Would you quote the material below in full and unchanged?

Data extracted from a collection:
---

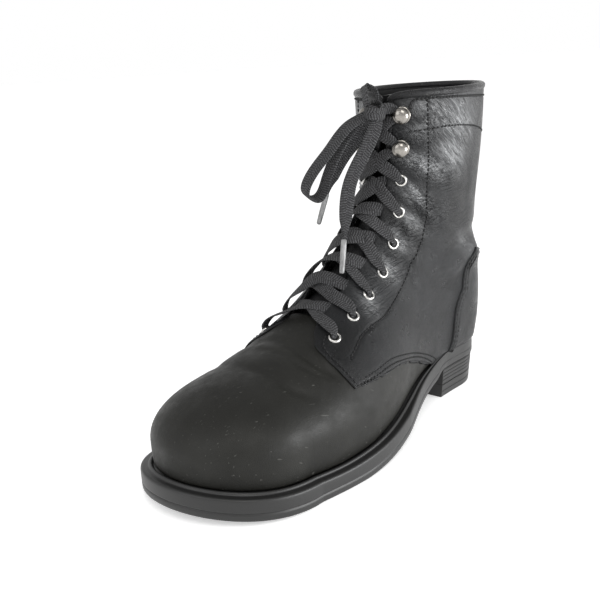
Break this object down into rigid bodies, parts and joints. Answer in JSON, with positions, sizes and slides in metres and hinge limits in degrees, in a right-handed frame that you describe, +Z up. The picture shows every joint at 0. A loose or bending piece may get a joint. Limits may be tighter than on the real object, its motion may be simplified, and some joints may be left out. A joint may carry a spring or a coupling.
{
  "type": "boot",
  "caption": "Ankle-high black leather combat boot for the left foot, laced through round eyelets and domed speed hooks, with a welted rubber sole and a stacked heel.",
  "frame": {"origin": "centre of the boot's box, on the floor", "axes": "+X to the toe, +Y to the outer side of the left foot, +Z up"},
  "size_m": [0.2988, 0.118, 0.2235],
  "materials": {
    "upper_leather": "smooth black leather, satin",
    "lining": "dark woven lining, matt",
    "sole_rubber": "black rubber, matt",
    "nickel": "nickel plate, bright",
    "lace_cloth": "flat woven black lace",
    "aglet": "translucent grey film"
  },
  "bodies": {
    "root": {"outsole": "sole_rubber", "welt": "sole_rubber", "heel_block": "sole_rubber", "heel_top_lift": "sole_rubber", "insole": "lining", "upper": "upper_leather", "tongue": "upper_leather", "heel_counter": "upper_leather", "collar_binding": "upper_leather", "eyelet_outer_1": "nickel", "eyelet_outer_2": "nickel", "eyelet_outer_3": "nickel", "eyelet_outer_4": "nickel", "eyelet_outer_5": "nickel", "eyelet_outer_6": "nickel", "eyelet_outer_7": "nickel", "hook_outer_1": "nickel", "hook_outer_2": "nickel", "eyelet_inner_1": "nickel", "eyelet_inner_2": "nickel", "eyelet_inner_3": "nickel", "eyelet_inner_4": "nickel", "eyelet_inner_5": "nickel", "eyelet_inner_6": "nickel", "eyelet_inner_7": "nickel", "hook_inner_1": "nickel", "hook_inner_2": "nickel", "lace_crossings": "lace_cloth", "lace_knot": "lace_cloth", "lace_loop_short": "lace_cloth", "lace_loop_long": "lace_cloth", "lace_end_long": "lace_cloth", "lace_end_short": "lace_cloth", "lace_tip_long": "aglet", "lace_tip_short": "aglet"}
  },
  "joints": []
}
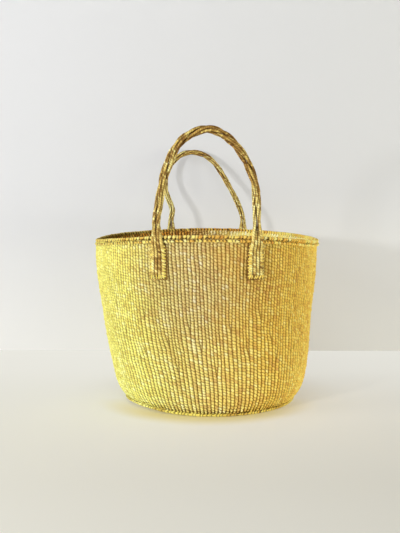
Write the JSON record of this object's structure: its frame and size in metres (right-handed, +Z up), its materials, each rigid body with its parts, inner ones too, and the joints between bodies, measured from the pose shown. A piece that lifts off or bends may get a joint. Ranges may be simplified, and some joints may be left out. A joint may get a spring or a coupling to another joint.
{
  "type": "woven basket",
  "caption": "Round tapered basket of twined sisal with a ribbed wall, a corded rim and foot, and twisted cord handles sewn on outside that fold out or in over the mouth.",
  "frame": {"origin": "centre of the flat underside, on the surface the basket stands on", "axes": "+Z up out of the mouth, -Y towards the front handle, +X to the right seen from the front"},
  "size_m": [0.3528, 0.4124, 0.413],
  "materials": {
    "woven_wall": "matt dyed sisal, yellow weft mixed with mauve-brown",
    "woven_base": "matt dyed sisal",
    "foot_cord": "matt dyed sisal cord",
    "rim_cord": "matt dyed sisal cord",
    "handle_cord": "matt sisal cord with a slight fibre sheen",
    "handle_weave": "matt dyed sisal",
    "sewing_cord": "matt dyed sisal cord"
  },
  "bodies": {
    "basket": {"base_disc": "woven_base", "base_welt": "foot_cord", "wall": "woven_wall", "rim_lower_roll": "rim_cord", "rim_upper_roll": "rim_cord", "front_left_tab": "handle_weave", "front_right_tab": "handle_weave", "rear_left_tab": "handle_weave", "rear_right_tab": "handle_weave", "front_left_tab_sewing": "sewing_cord", "front_right_tab_sewing": "sewing_cord", "rear_left_tab_sewing": "sewing_cord", "rear_right_tab_sewing": "sewing_cord"},
    "front_handle": {"front_handle_strand_a": "handle_cord", "front_handle_strand_b": "handle_cord"},
    "rear_handle": {"rear_handle_strand_a": "handle_cord", "rear_handle_strand_b": "handle_cord"}
  },
  "joints": [
    {"name": "front_handle_swing", "type": "hinge", "parent": "basket", "child": "front_handle", "pos_m": [0, -0.16605, 0.26762], "axis": [1, 0, 0], "range_deg": [-88, 145]},
    {"name": "rear_handle_swing", "type": "hinge", "parent": "basket", "child": "rear_handle", "pos_m": [0, 0.16807, 0.26787], "axis": [-1, 0, 0], "range_deg": [-112, 121]}
  ]
}
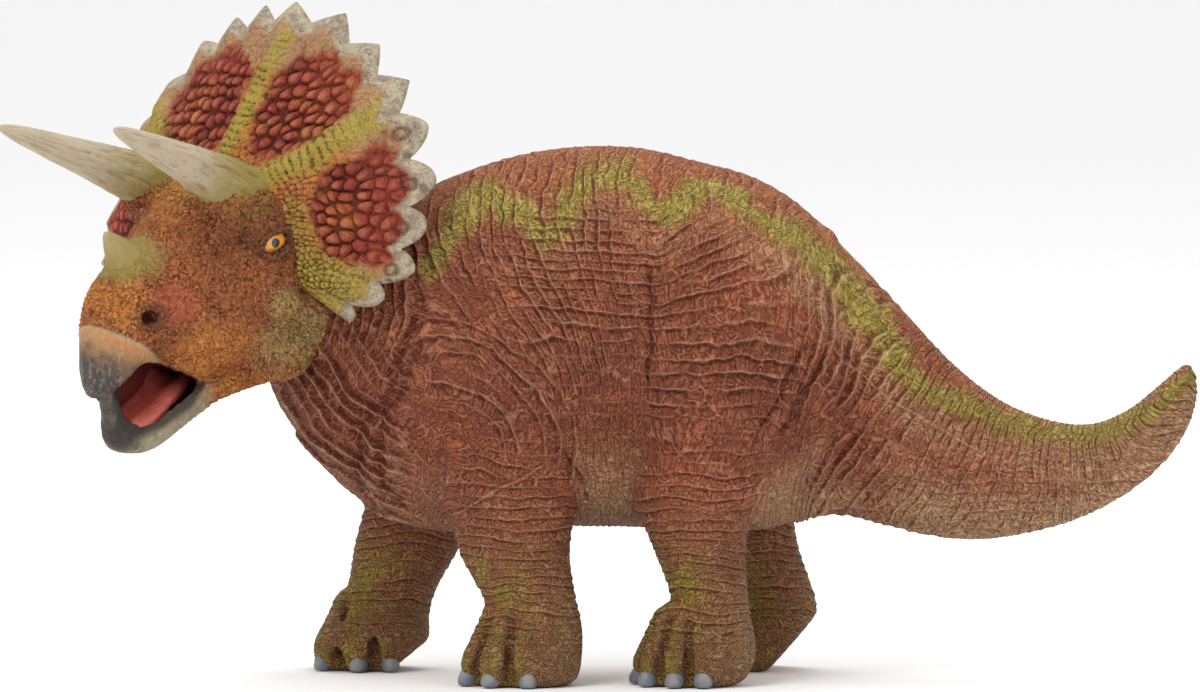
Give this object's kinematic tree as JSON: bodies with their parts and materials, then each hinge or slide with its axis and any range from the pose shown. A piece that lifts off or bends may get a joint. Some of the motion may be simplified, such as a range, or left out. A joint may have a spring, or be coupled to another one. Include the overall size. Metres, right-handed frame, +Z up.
{
  "type": "toy dinosaur figure",
  "caption": "Painted horned dinosaur toy figure, walking with its head turned to its left and its mouth open, with a wide frill, horns and a long tail.",
  "frame": {"origin": "on the ground under the middle of the figure's bounding box", "axes": "+Z up, -X towards the head, +X towards the tail tip, -Y towards the figure's left side"},
  "size_m": [0.2382, 0.0912, 0.1349],
  "materials": {
    "skin": "matte, dry brushed over a sculpted skin",
    "face": "matte, dry brushed",
    "frill": "matte, dry brushed",
    "jaw": "matte",
    "horn": "matte",
    "tongue": "satin",
    "eye": "gloss",
    "core": "raw filler"
  },
  "bodies": {
    "root": {"torso_left_half": "skin", "torso_right_half": "skin", "torso_core": "core", "tail": "skin", "front_leg_left": "skin", "front_leg_right": "skin", "hind_leg_left": "skin", "hind_leg_right": "skin", "skull": "face", "frill": "frill", "lower_jaw": "jaw", "tongue": "tongue", "nose_horn": "horn", "brow_horn_left": "horn", "brow_horn_right": "horn", "eye_left": "eye", "eye_right": "eye"}
  },
  "joints": []
}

---

*TASK ANSWER:*
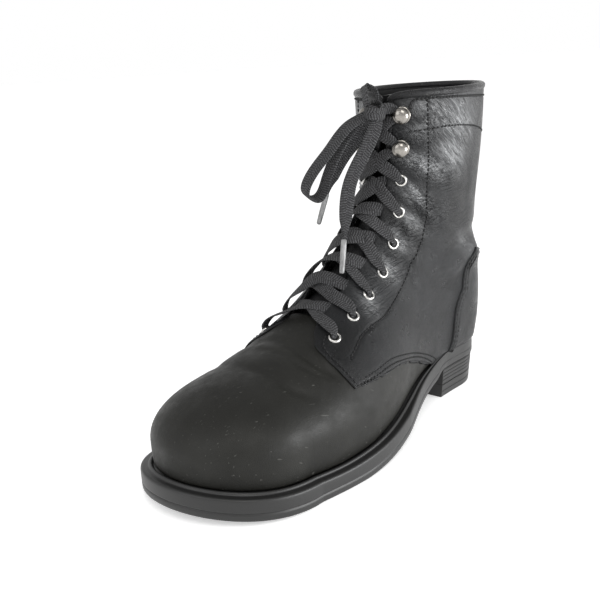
Break this object down into rigid bodies, parts and joints. Answer in JSON, with positions, sizes and slides in metres and hinge limits in degrees, in a right-handed frame that you describe, +Z up. The picture shows every joint at 0. A loose or bending piece may get a joint. Limits may be tighter than on the real object, its motion may be simplified, and some joints may be left out. A joint may carry a spring or a coupling.
{
  "type": "boot",
  "caption": "Ankle-high black leather combat boot for the left foot, laced through round eyelets and domed speed hooks, with a welted rubber sole and a stacked heel.",
  "frame": {"origin": "centre of the boot's box, on the floor", "axes": "+X to the toe, +Y to the outer side of the left foot, +Z up"},
  "size_m": [0.2988, 0.118, 0.2235],
  "materials": {
    "upper_leather": "smooth black leather, satin",
    "lining": "dark woven lining, matt",
    "sole_rubber": "black rubber, matt",
    "nickel": "nickel plate, bright",
    "lace_cloth": "flat woven black lace",
    "aglet": "translucent grey film"
  },
  "bodies": {
    "root": {"outsole": "sole_rubber", "welt": "sole_rubber", "heel_block": "sole_rubber", "heel_top_lift": "sole_rubber", "insole": "lining", "upper": "upper_leather", "tongue": "upper_leather", "heel_counter": "upper_leather", "collar_binding": "upper_leather", "eyelet_outer_1": "nickel", "eyelet_outer_2": "nickel", "eyelet_outer_3": "nickel", "eyelet_outer_4": "nickel", "eyelet_outer_5": "nickel", "eyelet_outer_6": "nickel", "eyelet_outer_7": "nickel", "hook_outer_1": "nickel", "hook_outer_2": "nickel", "eyelet_inner_1": "nickel", "eyelet_inner_2": "nickel", "eyelet_inner_3": "nickel", "eyelet_inner_4": "nickel", "eyelet_inner_5": "nickel", "eyelet_inner_6": "nickel", "eyelet_inner_7": "nickel", "hook_inner_1": "nickel", "hook_inner_2": "nickel", "lace_crossings": "lace_cloth", "lace_knot": "lace_cloth", "lace_loop_short": "lace_cloth", "lace_loop_long": "lace_cloth", "lace_end_long": "lace_cloth", "lace_end_short": "lace_cloth", "lace_tip_long": "aglet", "lace_tip_short": "aglet"}
  },
  "joints": []
}
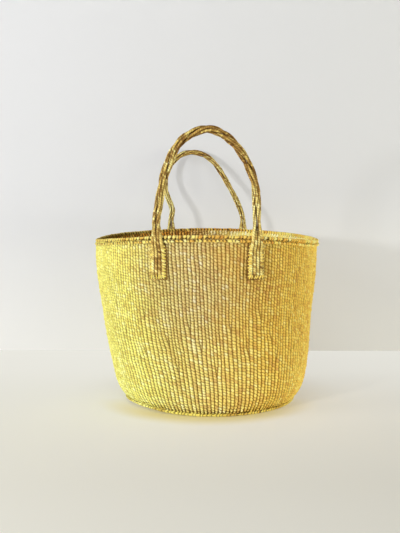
Write the JSON record of this object's structure: its frame and size in metres (right-handed, +Z up), its materials, each rigid body with its parts, inner ones too, and the joints between bodies, measured from the pose shown. A piece that lifts off or bends may get a joint. Ranges may be simplified, and some joints may be left out. A joint may get a spring or a coupling to another joint.
{
  "type": "woven basket",
  "caption": "Round tapered basket of twined sisal with a ribbed wall, a corded rim and foot, and twisted cord handles sewn on outside that fold out or in over the mouth.",
  "frame": {"origin": "centre of the flat underside, on the surface the basket stands on", "axes": "+Z up out of the mouth, -Y towards the front handle, +X to the right seen from the front"},
  "size_m": [0.3528, 0.4124, 0.413],
  "materials": {
    "woven_wall": "matt dyed sisal, yellow weft mixed with mauve-brown",
    "woven_base": "matt dyed sisal",
    "foot_cord": "matt dyed sisal cord",
    "rim_cord": "matt dyed sisal cord",
    "handle_cord": "matt sisal cord with a slight fibre sheen",
    "handle_weave": "matt dyed sisal",
    "sewing_cord": "matt dyed sisal cord"
  },
  "bodies": {
    "basket": {"base_disc": "woven_base", "base_welt": "foot_cord", "wall": "woven_wall", "rim_lower_roll": "rim_cord", "rim_upper_roll": "rim_cord", "front_left_tab": "handle_weave", "front_right_tab": "handle_weave", "rear_left_tab": "handle_weave", "rear_right_tab": "handle_weave", "front_left_tab_sewing": "sewing_cord", "front_right_tab_sewing": "sewing_cord", "rear_left_tab_sewing": "sewing_cord", "rear_right_tab_sewing": "sewing_cord"},
    "front_handle": {"front_handle_strand_a": "handle_cord", "front_handle_strand_b": "handle_cord"},
    "rear_handle": {"rear_handle_strand_a": "handle_cord", "rear_handle_strand_b": "handle_cord"}
  },
  "joints": [
    {"name": "front_handle_swing", "type": "hinge", "parent": "basket", "child": "front_handle", "pos_m": [0, -0.16605, 0.26762], "axis": [1, 0, 0], "range_deg": [-88, 145]},
    {"name": "rear_handle_swing", "type": "hinge", "parent": "basket", "child": "rear_handle", "pos_m": [0, 0.16807, 0.26787], "axis": [-1, 0, 0], "range_deg": [-112, 121]}
  ]
}
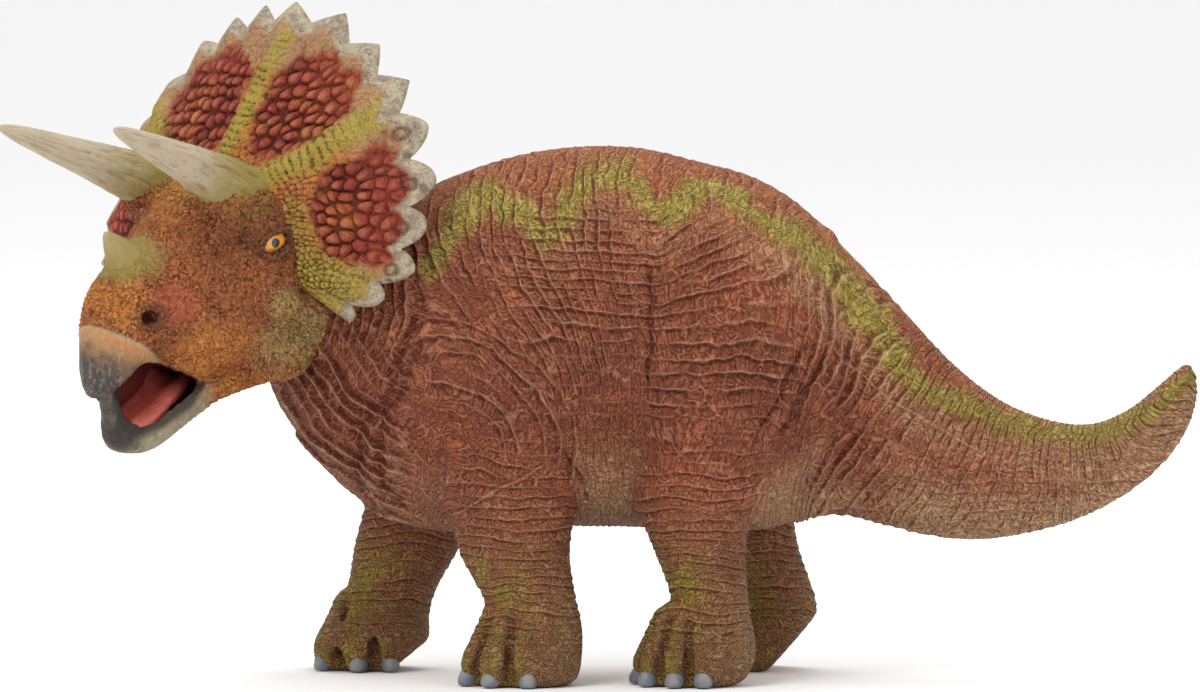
Give this object's kinematic tree as JSON: bodies with their parts and materials, then each hinge or slide with its axis and any range from the pose shown. A piece that lifts off or bends may get a joint. Some of the motion may be simplified, such as a range, or left out. A joint may have a spring, or be coupled to another one. Include the overall size. Metres, right-handed frame, +Z up.
{
  "type": "toy dinosaur figure",
  "caption": "Painted horned dinosaur toy figure, walking with its head turned to its left and its mouth open, with a wide frill, horns and a long tail.",
  "frame": {"origin": "on the ground under the middle of the figure's bounding box", "axes": "+Z up, -X towards the head, +X towards the tail tip, -Y towards the figure's left side"},
  "size_m": [0.2382, 0.0912, 0.1349],
  "materials": {
    "skin": "matte, dry brushed over a sculpted skin",
    "face": "matte, dry brushed",
    "frill": "matte, dry brushed",
    "jaw": "matte",
    "horn": "matte",
    "tongue": "satin",
    "eye": "gloss",
    "core": "raw filler"
  },
  "bodies": {
    "root": {"torso_left_half": "skin", "torso_right_half": "skin", "torso_core": "core", "tail": "skin", "front_leg_left": "skin", "front_leg_right": "skin", "hind_leg_left": "skin", "hind_leg_right": "skin", "skull": "face", "frill": "frill", "lower_jaw": "jaw", "tongue": "tongue", "nose_horn": "horn", "brow_horn_left": "horn", "brow_horn_right": "horn", "eye_left": "eye", "eye_right": "eye"}
  },
  "joints": []
}